Stewart Clarke

Stewart Clarke

I believe that The University of Manchester gives a real-world focused eduation to its students so they gain the ability to thrive in industry.

Current position: Project Manager, Legal

Company: Tern Bicycles

 

What is your current role and your main responsibilities?

I effectively run the IP holdings of the company and have two key roles in product development. The first is when we are licensing technologies and the other is when we're developing new prorprietary technologies.

In the first I normally meet with and negotiate a license agreement with the technology owner before we integrate the technology into our product line.

In the second, I will perform patent searches and steer the development path away from patented tech and towards open or novel solutions as well as assessing whether we should apply for either defensive or offensive patents. If we do decide to patent a new idea or technology, I work with the various law firms around the work to draft the patent specification and prosecute the patent.

At the end of the product cycle, I also work with the marketing team to develop product names based on their availability as trademarks or potential conflict and arrange the registration of these names as trademarks as appropriate. Then I will also work with the marketing, art and product teams to ensure our product and packaging is legally compliant before it is sold and shipped worldwide.

Outside of product development, I monitor the market for use of our IP and after assessing any potential infringement of our patents, designs, trademarks, or copyright strategize the most appropriate response.    

Please summarise your overall career since graduation, but in particular, what was your first relevant role to the area in which you work now and how did you secure that position?

After graduating from Manchester I wanted to travel and do something fulfilling in the real world so trained as an ESL teacher and got a one way flight to Indonesia, there I taught in variety of schools to a variety of students while saving up money to travel.

I taught and travelled for a few years before settling in Taiwan (ROC) and landed a job as an editor in a patent law firm. I was trained by the firm to write and edit patents as well as proof read all commercial correspondance. After three years, and completion of a postgraduate certificate in IP, I was the senior editor responsible for all commercial correspondance as well as the 'commerical voice' (marketing tone) of the company, and worked with a team of over 20 engineers/scientists in four cities.

After four years of working in the law firm I moved to my current job where I have built upon and developed my IP skills further and am now doing a graduate law conversion course to assist my understanding of contract law.  

How has your qualification helped you in your career?

Without a degree I could not have obtained a visa to teach ESL overseas as an undergraduate degree is the first requirement in each country where I have taught.

Then, when recruited by the law firm and indeed to work in IP you need a technical degree so again without this I would not have been able to take the job or be accepted on training schemes.

More importantly, the training I received at Manchester helped me to communicate difficult technical concepts clearly, which is essentially all a patent is so has been the foundation of my entire career.

What is your greatest achievement to date?

I have been listed as the inventor on two different patents and assisted in the development of countless other technologies, but the most impressive achievement has been working in this team to bring the world leading folding bicycle to market.

What advice would you give to someone thinking of pursuing a similar career route and what skills/experience do you consider to be necessary?

I don't think that when you set out working towards a career that you ever know what the exact result of each step will be or what you will learn.
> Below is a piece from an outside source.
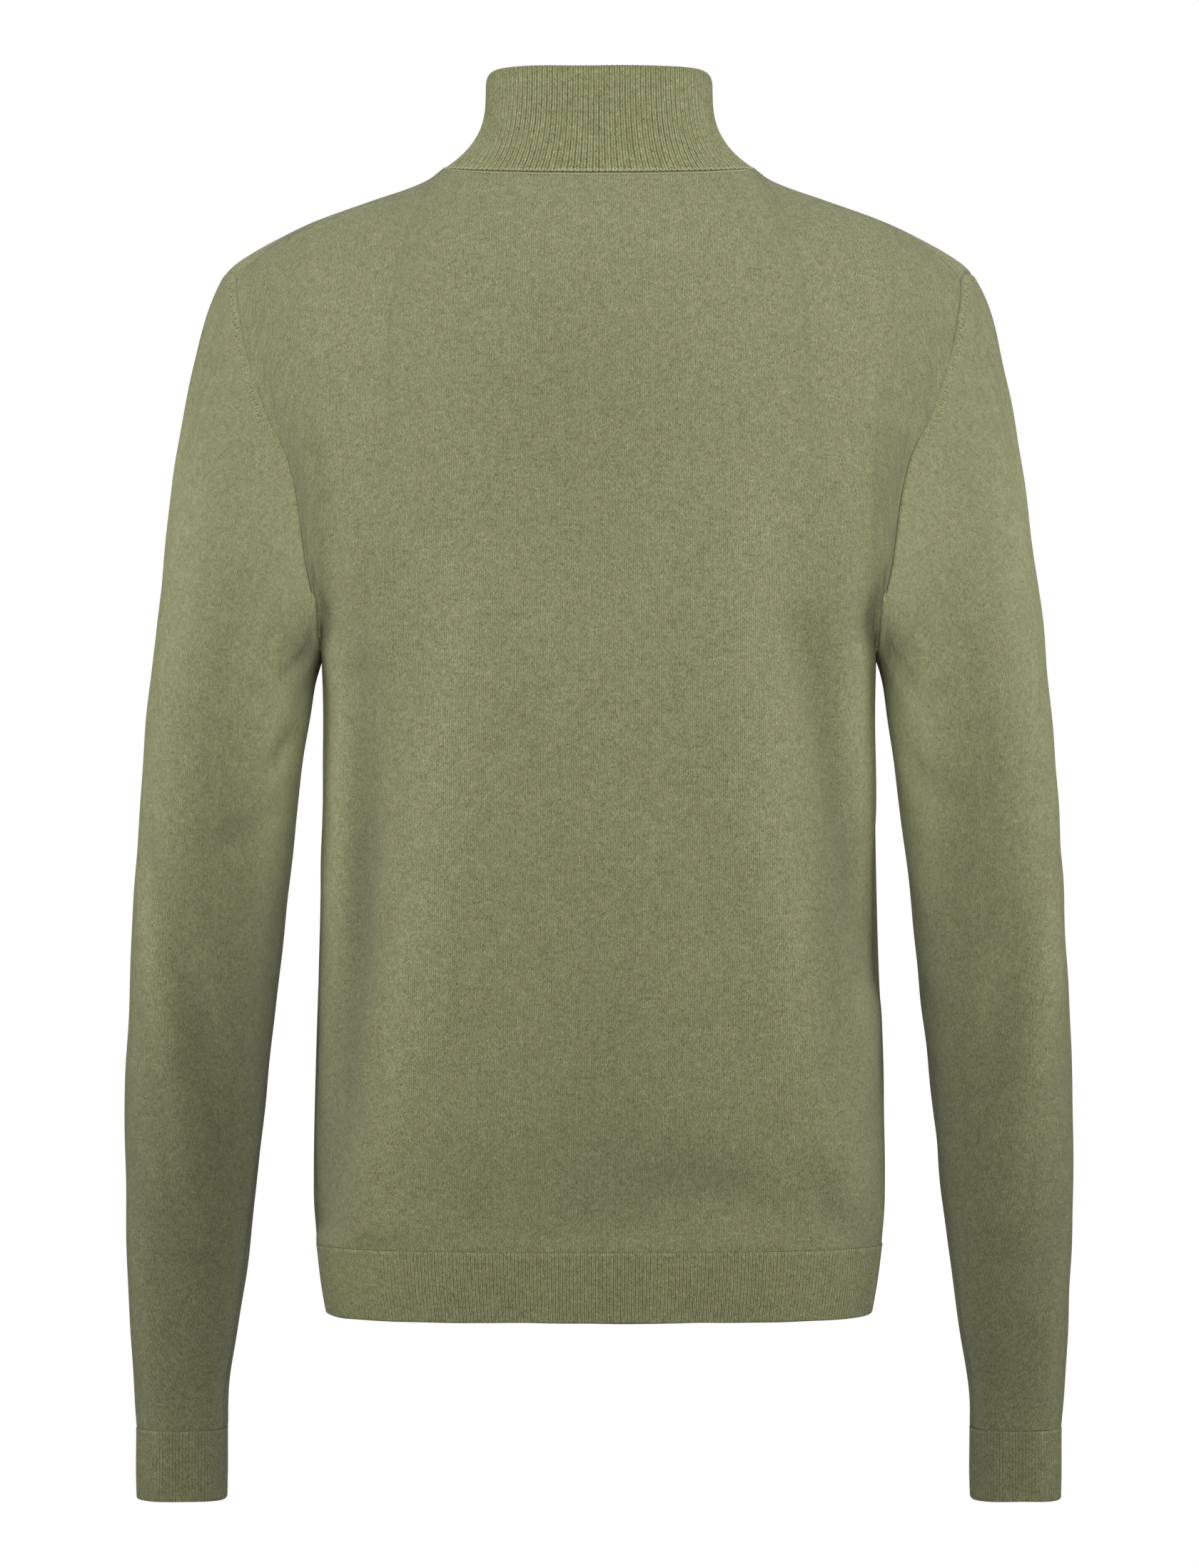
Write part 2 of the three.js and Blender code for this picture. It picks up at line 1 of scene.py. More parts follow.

Therefore, I would recommend two things; firstly stay flexible and be willing to adapt to any new challenge that may present itself, and secondly always be willing to learn. I have spent the last four years doing postgraduate study in my spare time and it has helped my work directly as well as giving more power to my work experience.

What did you most enjoy about your time at Manchester?

I really enjoyed the times between classes hanging out with other chemistry students in the Rock Café. We would sit in there and work through any issues we were having with our studies or personal lives or just chill between lectures and have some fun.

Why would you recommend the University as a good place to study?

I believe that The University of Manchester gives a real-world focused eduation to its students so they gain the ability to thrive in industry.